Companies insist one label would mean less confusion for consumers

Companies insist one label would mean less confusion for consumers

One of the six food and beverage heavyweights aiming for the introduction of "harmonised" nutrition labels across the EU has said the companies would want to "integrate" information on portion sizes into the labels already used on packaging in the UK.

Nestle, Unilever and PepsiCo are among the food companies that are to work on devising colour-coded nutrition labels to put on products on sale in the EU.

Six manufacturers, which also include Mars Inc, Mondelez International and Coca-Cola Co., want to introduce an "EU-harmonised, colour-coded labelling scheme" based on portion sizes.

The UK is one market in which colour-coded labels are already in place. Since 2013, some suppliers operating in the UK, including PepsiCo and Mars but not Unilever and Mondelez, have used colour-coded, front-of-pack labels anchored on the level of a nutrient per 100g, not per portion - unless the amount in a portion exceeds 30% of the reference intake (RI).

Asked by just-food if, ultimately, the six companies wanted to see a new label, based on portion size, replace the current labelling scheme in the UK, a spokesperson for Nestle said: "We are committed to continue to use colour-coded reference intakes in UK and Ireland. As we are launching a taskforce, which looks into integrating portion size assessment in the existing colour-coded R.I. scheme as applied in UK and Ireland, we will engage constructively with the UK and Irish government to discuss if these considerations can be taken into account and favour a wider uptake."
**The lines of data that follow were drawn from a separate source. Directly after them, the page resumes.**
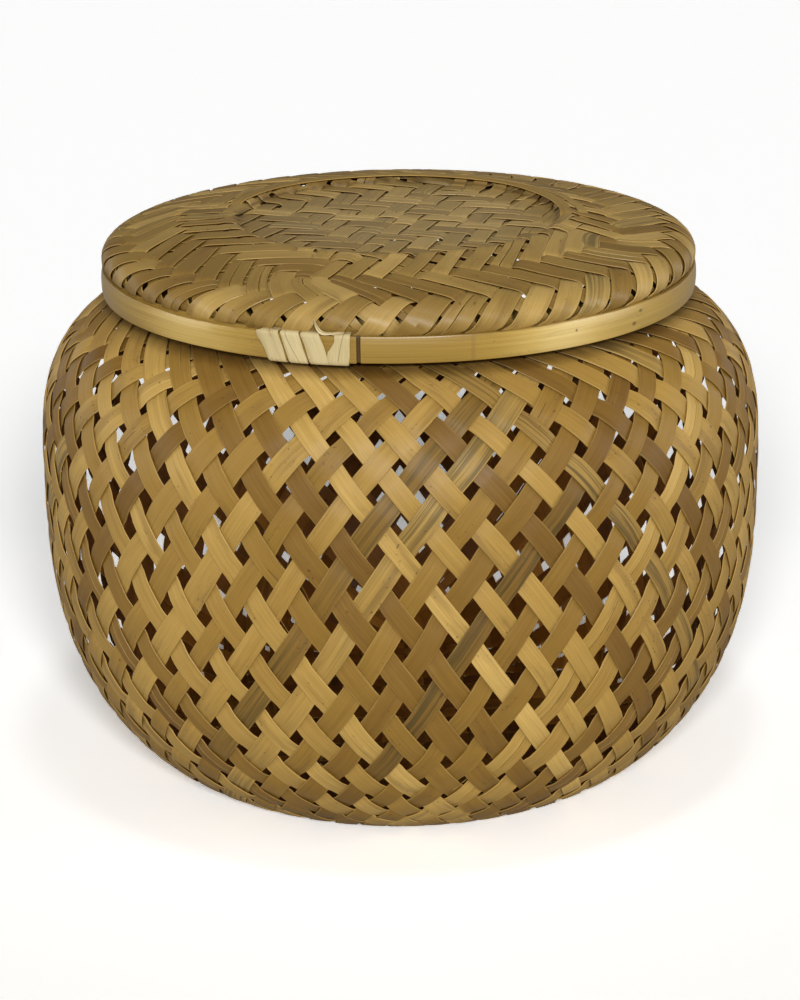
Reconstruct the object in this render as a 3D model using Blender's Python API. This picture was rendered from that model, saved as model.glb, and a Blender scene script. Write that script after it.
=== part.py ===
# Round plaited bamboo basket with a loose lid, built at its real size.
# Metres, +Z up. The origin is the middle of the flat base, and -Y is the front.

import math

import bmesh
import bpy
from mathutils import Vector

MM = 0.001

# The basket's body, outer sizes
BASE_RADIUS = 84.0 * MM
BELLY_RADIUS = 130.0 * MM
BELLY_HEIGHT = 108.0 * MM
SEAT_HEIGHT = 173.9 * MM
SEAT_FILLET = 3.4 * MM
NECK_REVEAL = 2.2 * MM
MOUTH_CLEAR_RADIUS = 90.2 * MM
LOWER_FULLNESS = 2.8
UPPER_FULLNESS = 3.5
CURVE_SOFTNESS = 1.5

# Two bamboo strips crossing make one woven wall
WALL = 1.6 * MM

# The body's open weave, as a plain grid of diamond openings between the base and the seat.
# Each opening keeps this much wall to the middles of the cell's sides.
OPENING_MARGIN = 2.2 * MM
OPENING_ROWS = 7
OPENING_FIRST_RING = 3

# Hoops of split bamboo, and the peel that lashes them to the weave
HOOP_DEPTH = 9.0 * MM
HOOP_EDGE = 0.6 * MM
MOUTH_HOOP_THICKNESS = 2.0 * MM
LID_HOOP_THICKNESS = 2.2 * MM
UNDER_STRIP_THICKNESS = 0.6 * MM
UNDER_STRIP_RISE = 0.9 * MM
UNDER_STRIP_END_TURN = 40.0
UNDER_STRIP_SHOW_FROM = 12.0
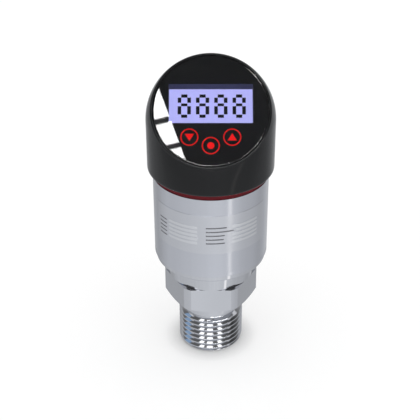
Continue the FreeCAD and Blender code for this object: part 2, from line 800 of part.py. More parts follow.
node(onFace(fuse("BoardScrews", screws)), "board_screws")
springs = []
for number, (x, up) in enumerate(keyPlaces):
    coil = cylinder(f"Coil{number}", s.spring_dia / 2, frameTop - boardTop, x, up, boardTop)
    core = cylinder(f"Core{number}", s.spring_dia / 2 - s.spring_wall,
                    frameTop - boardTop + 2, x, up, boardTop - 1)
    springs.append(cut(f"Spring{number}", coil, core))
node(onFace(fuse("Springs", springs)), "touch_springs")
node(faceBox("Controller", s.chip_side, s.chip_side, s.chip_height,
             0, s.view_rise * 2, boardLow - s.chip_height), "controller_chip")
socketDepth = s.header_depth
node(faceBox("WireSocket", s.header_width, s.header_height, socketDepth,
             0, -s.header_height, boardLow - socketDepth), "wire_socket")


def onPlug(item, y):
    # Turns a piece to look out of the head's back and starts it at the given y.
    return place(item, 0, y, plugZ, xAxis, -90)


# Plug connector: a hexagonal flange on a seal against the boss, a rear thread
# with a nut inside the head, and a threaded collar round the four pins.
plugRadius = s.plug_thread_dia / 2
panelRadius = s.panel_thread_dia / 2
flangeAt = s.boss_depth + s.plug_seal
flangeEnd = flangeAt + s.plug_hex_height
plugEnd = flangeEnd + s.plug_thread_length
insertEnd = plugEnd - s.insert_depth
tailEnd = s.nut_height + s.panel_tail
hexRound = s.plug_hex / 2 * 1.1
plugBlank = turned("PlugBlank", [
    (s.plug_bore / 2, -tailEnd),
    (panelRadius - s.sleeve_edge, -tailEnd),
    (panelRadius, s.sleeve_edge - tailEnd),
    (panelRadius, flangeAt),
    (hexRound - s.sleeve_edge, flangeAt),
    (hexRound, flangeAt + s.sleeve_edge),
    (hexRound, flangeEnd - s.sleeve_edge),
    (hexRound - s.sleeve_edge, flangeEnd),
    (plugRadius - s.flange_edge, flangeEnd),
    (plugRadius, flangeEnd + s.flange_edge),
    *threadRings(plugRadius, s.plug_depth, s.plug_pitch, s.plug_crest,
                 flangeEnd + s.plug_grooves_from, 8),
    (plugRadius, plugEnd - s.flange_edge),
    (plugRadius - s.flange_edge, plugEnd),
    (s.plug_bore / 2, plugEnd),
])
plugStock = cylinder("PlugStock", s.plug_hex, s.plug_hex_height, 0, 0, flangeAt)
plugPrism = doc.addObject("Part::Prism", "PlugPrism")
plugPrism.Polygon = 6
bind(plugPrism, "Circumradius", s.plug_hex / (2 * math.cos(math.radians(30))))
bind(plugPrism, "Height", s.plug_hex_height)
place(plugPrism, 0, 0, flangeAt)
plugShell = cut("PlugShell", plugBlank, cut("PlugWaste", plugStock, plugPrism))
node(onPlug(plugShell, bossIn), "plug_shell")
node(onPlug(ring("PlugSeal", panelRadius + s.easy_fit, hexRound - s.sleeve_edge,
                 s.boss_depth, flangeAt, s.easy_fit), bossIn), "plug_seal")
nutPrism = doc.addObject("Part::Prism", "NutPrism")
nutPrism.Polygon = 6
bind(nutPrism, "Circumradius", s.nut_hex / (2 * math.cos(math.radians(30))))
bind(nutPrism, "Height", s.nut_height)
nutHole = cylinder("NutHole", panelRadius + s.slip_fit, s.nut_height + 2, 0, 0, -1)
node(onPlug(cut("Nut", nutPrism, nutHole), bossIn - s.nut_height), "plug_nut")

# Insert with a coding rib, and the four pins that run through it.
insertDisc = cylinder("InsertDisc", s.plug_bore / 2 - s.slip_fit, insertEnd + tailEnd,
                      0, 0, -tailEnd)
pins = []
pinHoles = []
for number in range(4):
    angle = math.radians(45 + 90 * number)
    x = s.pin_circle / 2 * math.cos(angle)
    y = s.pin_circle / 2 * math.sin(angle)
    pinHoles.append(cylinder(f"PinHole{number}", s.pin_dia / 2 + s.slip_fit,
                             insertEnd + tailEnd + 2, x, y, -tailEnd - 1))
    pins.append(cylinder(f"Pin{number}", s.pin_dia / 2,
                         s.pin_reach + insertEnd + tailEnd + s.pin_tail,
                         x, y, -tailEnd - s.pin_tail))
rib = box("CodingRib", s.pin_dia, s.pin_dia, s.pin_reach + s.pin_dia,
          0, s.plug_bore / 2 - s.pin_dia / 2 - s.slip_fit * 2, insertEnd - s.pin_dia)
insertSolid = fuse("InsertSolid", [insertDisc, rib])
node(onPlug(cut("Insert", insertSolid, fuse("PinHoles", pinHoles)), bossIn), "plug_insert")
node(onPlug(fuse("Pins", pins), bossIn), "plug_pins")

# Wires from the pins' tails to the socket on the display board: each one runs
# straight forward from its pin and then bends down the slope of the board.
tailY = bossIn.value - tailEnd.value - s.pin_tail.value
slope = math.radians(s.face_tilt.value)
socketOut = boardLow.value - socketDepth.value
wireSolids = []
for number in range(4):
    angle = math.radians(45 + 90 * number)
    x = s.pin_circle.value / 2 * math.cos(angle)
    z = plugZ.value - s.pin_circle.value / 2 * math.sin(angle)
    start = FreeCAD.Vector(x, tailY, z)
    across = s.header_width.value / 5 * (number - 1.5)
    up = -s.header_height.value
    end = FreeCAD.Vector(
        across,
        faceY.value - socketOut * math.sin(slope) + up * math.cos(slope),
        faceZ.value + socketOut * math.cos(slope) + up * math.sin(slope))
    run = end - start
    play = run.normalize() * s.wire_dia.value * 0.6
    start = start + play
    run = end - play - start
    wireSolids.append(Part.makeCylinder(s.wire_dia.value / 2, run.Length, start, run))
wires = doc.addObject("Part::Feature", "Wires")
wires.Shape = Part.makeCompound(wireSolids)
node(wires, "plug_wires")

# Every object has to be sound before any piece is written.
doc.recompute()
for item in doc.Objects:
    if "Invalid" in item.State or "Error" in item.State:
        raise RuntimeError(f"{item.Name} failed: {item.State}")
for item in nodes:
    shape = item.Shape
    if shape.isNull() or not shape.isValid() or shape.Volume <= 0:
        raise RuntimeError(f"{item.Label} has no sound shape")
for item in nodes:
    item.Shape.exportStep(f"parts/{item.Label}.step")
    box3 = item.Shape.BoundBox
    print(f"{item.Label}: {len(item.Shape.Solids)} solids, {item.Shape.Volume:.1f} mm3, "
          f"z {box3.ZMin:.2f} to {box3.ZMax:.2f}")
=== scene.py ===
# Pressure transmitter with a turning display head, in the frame of its CAD model.
import math
import bmesh
import bpy
import numpy as np
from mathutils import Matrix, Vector


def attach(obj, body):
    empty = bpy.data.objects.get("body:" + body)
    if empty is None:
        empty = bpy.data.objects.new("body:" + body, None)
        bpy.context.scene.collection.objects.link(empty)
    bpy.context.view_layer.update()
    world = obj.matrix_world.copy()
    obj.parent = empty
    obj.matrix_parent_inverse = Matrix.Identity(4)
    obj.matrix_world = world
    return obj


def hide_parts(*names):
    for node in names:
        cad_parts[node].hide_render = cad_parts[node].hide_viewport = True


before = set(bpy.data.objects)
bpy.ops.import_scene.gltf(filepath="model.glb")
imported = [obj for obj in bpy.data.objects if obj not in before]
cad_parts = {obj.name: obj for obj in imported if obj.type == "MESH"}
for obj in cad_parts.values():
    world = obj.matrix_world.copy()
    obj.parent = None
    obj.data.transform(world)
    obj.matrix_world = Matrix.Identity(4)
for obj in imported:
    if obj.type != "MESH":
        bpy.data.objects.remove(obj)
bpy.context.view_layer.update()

mm = 0.001
print("stage: frame loaded")


def placePiece(name, mesh, material, body, nodes=()):
    # Puts a mesh into the scene as one piece of a body, instead of the nodes.
    mesh.materials.append(material)
    piece = bpy.data.objects.new(name, mesh)
    bpy.context.scene.collection.objects.link(piece)
    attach(piece, body)
    if nodes:
        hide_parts(*nodes)
    return piece


def meshPiece(name, points, faces, body, material, nodes=(), sharp=30, lean=None):
    # Makes one piece from points in millimetres and faces of equal corner count.
    # With lean, doubled points are joined and lean gives the shading normals.
    mesh = bpy.data.meshes.new(name)
    corners = faces.shape[1]
    mesh.vertices.add(len(points))
    mesh.vertices.foreach_set("co", (points * mm).astype(np.float32).ravel())
    mesh.loops.add(faces.size)
    mesh.loops.foreach_set("vertex_index", faces.astype(np.int32).ravel())
    mesh.polygons.add(len(faces))
    mesh.polygons.foreach_set("loop_start", np.arange(len(faces), dtype=np.int32) * corners)
    mesh.update(calc_edges=True)
    mesh.validate()
    mesh.polygons.foreach_set("use_smooth", np.ones(len(mesh.polygons), dtype=bool))
    if lean:
        joined = bmesh.new()
        joined.from_mesh(mesh)
        bmesh.ops.remove_doubles(joined, verts=joined.verts, dist=2e-7)
        joined.to_mesh(mesh)
        joined.free()
    mesh.set_sharp_from_angle(angle=math.radians(sharp))
    piece = placePiece(name, mesh, material, body, nodes)
    if lean:
        places = np.empty(len(mesh.vertices) * 3, dtype=np.float32)
        mesh.vertices.foreach_get("co", places)
        corner = np.empty(len(mesh.loops), dtype=np.int32)
        mesh.loops.foreach_get("vertex_index", corner)
        mesh.normals_split_custom_set(lean(places.reshape(-1, 3) / mm)[corner].tolist())
    else:
        piece.modifiers.new("faceNormals", "WEIGHTED_NORMAL").keep_sharp = True
    return piece


def loopFaces(rows, columns):
    # Quads of a grid that closes on itself both ways.
    row, column = np.meshgrid(np.arange(rows), np.arange(columns), indexing="ij")
    nextRow = (row + 1) % rows
    nextColumn = (column + 1) % columns
    quads = [row * columns + column, row * columns + nextColumn,
             nextRow * columns + nextColumn, nextRow * columns + column]
    return np.stack(quads, axis=-1).reshape(-1, 4)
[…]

The companies' support for the use of portion sizes as a criteria behind a new colour-coded label has drawn some criticism. The Nestle spokesperson defended the position but said the companies wanted to canvass a range of views through their taskforce.

"There are some good reasons including from literature why our evolved label based on portion size makes sense," the spokesperson said. "The fact that products are typically consumed in portions smaller or bigger than 100g or 100 ml, [while] a one-size-fits-all such as a per 100g or 100ml approach will not cater varying consumer needs.

"We want to come to a credible and workable solution to support healthier choices for individuals and families across Europe. We have set up a multi-stakeholder task force, with consumers and other relevant stakeholders including governments to discuss amongst others the criteria for assessment of the colours based on portions and, two, the portion size definitions to ensure they credibly reflect the actual consumption."